Shortly, and on time, a professional looking man comes out from the ‘back’ of the store, calls my name, and asks me to follow him. He shows me into a ‘tiny area’ which houses three machines. At one of the machines, a member of staff is testing a customer. I am handed over to a young woman. She proceeds to conduct an eye test.  Whilst another member of staff takes my glasses to get those tested.

What am I thinking? I am asking myself how it is that there is so much space in the front for the spectacles and so little space at the back for conducting eye tests on customers.  And I am asking myself if a lack of ‘human warmth’ goes with the opticians and/or the Boots brand.  I am clear that for the staff, I show up as a ‘widget’ to be processed and not as a ‘flesh and blood’ human being.

Thankfully, the eye test does not take that long and the professional looking man is back. He asks me to follow him and walks me to a room that occurs as positively spacious-luxurious.  Over the course of the next 10 – 20 minutes he proceeds to test my vision by inserting different lenses into the spectacles he has placed on my nose.  His manner is professional. He shows up as knowing what he is doing.

At the end of the testing he tells me that my short-sightedness is slightly worse. And that I have started to become long-sighted too.  He tells me that I can either have two pairs of spectacles – one for short sightedness and one for reading. Or I can go for one pair of spectacles that will cater for both needs.  He suggests that I go for the single bifocal pair of spectacles. He then hands me over to another member of staff.

I walk out without buying spectacles

The new member of staff, a good looking lady with a smile, is keen to take me to the front of the store to pick spectacles.  I decline. Instead I ask for my prescription, receive the prescription, make my way to the robotic lady on the counter, pay and leave.
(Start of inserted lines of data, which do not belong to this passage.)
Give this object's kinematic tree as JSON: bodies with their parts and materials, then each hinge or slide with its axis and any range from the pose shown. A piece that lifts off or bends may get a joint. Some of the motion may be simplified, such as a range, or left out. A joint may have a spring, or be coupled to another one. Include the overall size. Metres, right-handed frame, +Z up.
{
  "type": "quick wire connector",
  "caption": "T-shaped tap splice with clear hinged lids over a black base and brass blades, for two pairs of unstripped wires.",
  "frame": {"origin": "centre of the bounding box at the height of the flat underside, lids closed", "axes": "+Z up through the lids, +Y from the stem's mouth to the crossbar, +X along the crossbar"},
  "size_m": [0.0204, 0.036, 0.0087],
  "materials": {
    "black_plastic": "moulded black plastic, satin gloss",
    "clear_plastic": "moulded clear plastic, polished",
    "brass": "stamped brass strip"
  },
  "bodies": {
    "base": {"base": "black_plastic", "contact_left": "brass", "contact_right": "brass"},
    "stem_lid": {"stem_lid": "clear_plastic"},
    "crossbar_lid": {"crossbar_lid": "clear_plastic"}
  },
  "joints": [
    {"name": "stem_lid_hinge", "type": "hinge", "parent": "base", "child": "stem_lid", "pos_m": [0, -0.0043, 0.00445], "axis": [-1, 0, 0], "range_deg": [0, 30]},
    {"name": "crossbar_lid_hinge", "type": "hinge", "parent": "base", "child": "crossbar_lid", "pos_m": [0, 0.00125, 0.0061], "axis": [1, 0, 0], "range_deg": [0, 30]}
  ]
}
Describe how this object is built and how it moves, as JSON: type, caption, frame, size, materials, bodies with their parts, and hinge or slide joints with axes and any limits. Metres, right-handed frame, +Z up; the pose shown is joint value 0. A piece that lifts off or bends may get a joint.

Why did I not buy?  I did not buy because I did not feel valued.  I did not buy because it did not occur to me that I was consulted on my needs. I did not buy because it occurred to me that the focus of the staff in the store was to sell me spectacles.  I did not buy because the people in the store and the experience lacked any semblance of humanity.  Put plainly, I was looking for an ‘I-Thou’ relationship and what I got was an ‘I-It’ relationship – I was the ‘It’.

I look forward to the day, that an ‘Amazon’ like competitor puts the likes of Boots Opticians out of business.

Worth remembering

Investments in CRM (including database marketing) are not likely to yield the desired results if the customer experience sucks! To generate ROI from CRM investments you have to pay attention to the customer experience.

What the Customer Experience community can learn from Build A Bear

Most retail experiences are dull: bland, bland, bland

Do you find most retail experiences simply dull?  I do.  Most of the time that I walk into retail stores I am left totally unimpressed.  The retails stores all collapse into one heap of blandness: one mobile phone store is just like another – the only difference is the brand name; one games  retailer is like another one; one PC store is like another and so forth.  Yet in this ocean of blandness I have come across a company that stands out: Build A Bear.

Build A Bear have reimagined  and reinvented the Customer Experience

The folks at Build A Bear have reimagined the entire bear purchasing and ownership experience.  When you turn up at a Build A Bear store you are greeted by smiling sales assistants and lots of colour – the store is alive and it draws you in especially if you are a child.  Once in the store you cannot simply go to the shelves, pick up a bear, pay and leave.  That would be dull and you would just be like every other shop selling bears.

Instead you are invited into a process where you create your very own, personal, bear.  The shop assistant invites you to select the bear skin.  Then you move on and select  the audio that you want inserted into you bear. Once you have done this ( or chosen no audio) you go with assistant and sit in front of the machine that stuffs and stitches your bear right in front of you.  You decide how much stuffing goes into your bear – depending on whether you want your bear on the softer side or more on the firm side.  Whilst you are making the bear the sales assistant invites you to choose a name for your bear.  After all the bear is your very own special friend that you are going to share your life with, not just a toy!

Once you have made your bear and chosen his name, the sales assistant shows you the section where there are lots of different outfits.  And being a child you absolutely go crazy and select school outfits, party outfits, sports outfits, night clothes and so on.  This is usually where the parent steps in to ‘help’ the child to select only one or two outfits.  When you’re ready you go to the counter and pay.  Here you are met with another surprise.  The cashier hands you a birth certificate for your bear: in my daughters case Meemoo was born in the early days of January 2011.

Just when you think you have seen and experienced it all.  The cashier places your bear into a cardboard house – one that you can decorate when you get home – and tells you that once you get home you can go and log onto the Build A Bear virtual world on the website.  And when you get home that is usually what you do or ask your parents to do.  Once you are on the website you can do more fun stuff: you can make your very own bear come alive with the outfits you bought in the store.  If you want to do more on the website then you have to go and buy more outfits from the store.  And that is exactly what my daughter does.   That is how Meemoo ends up being loved when the other thirty odd bears sit on the shelves neglected.

What is the lesson for the Customer Experience community?

Customer Experience is much more than complaint management.  Customer Experience is much more than simply improving customer interactions.  Customer Experience is much more than better service.  Customer Experience is much more than a better product.  In its fullest sense, Customer Experience  is doing what Build A Bear does: taking the ordinary and making it extraordinary by engaging the customer in co-creating an immersive and enjoyable customer experience.

It is worth noting that Build A Bear has not just reinvented the customer experience,  Build A Bear has reinvented the business model as well.  The accessories prolong the relationship with the customers (the children come into the stores regularly to buy new outfits) and drive the majority of revenue, profits and customer LTV.  Put differently, you never have to sell another bear to your customer, you can just sell the accessories.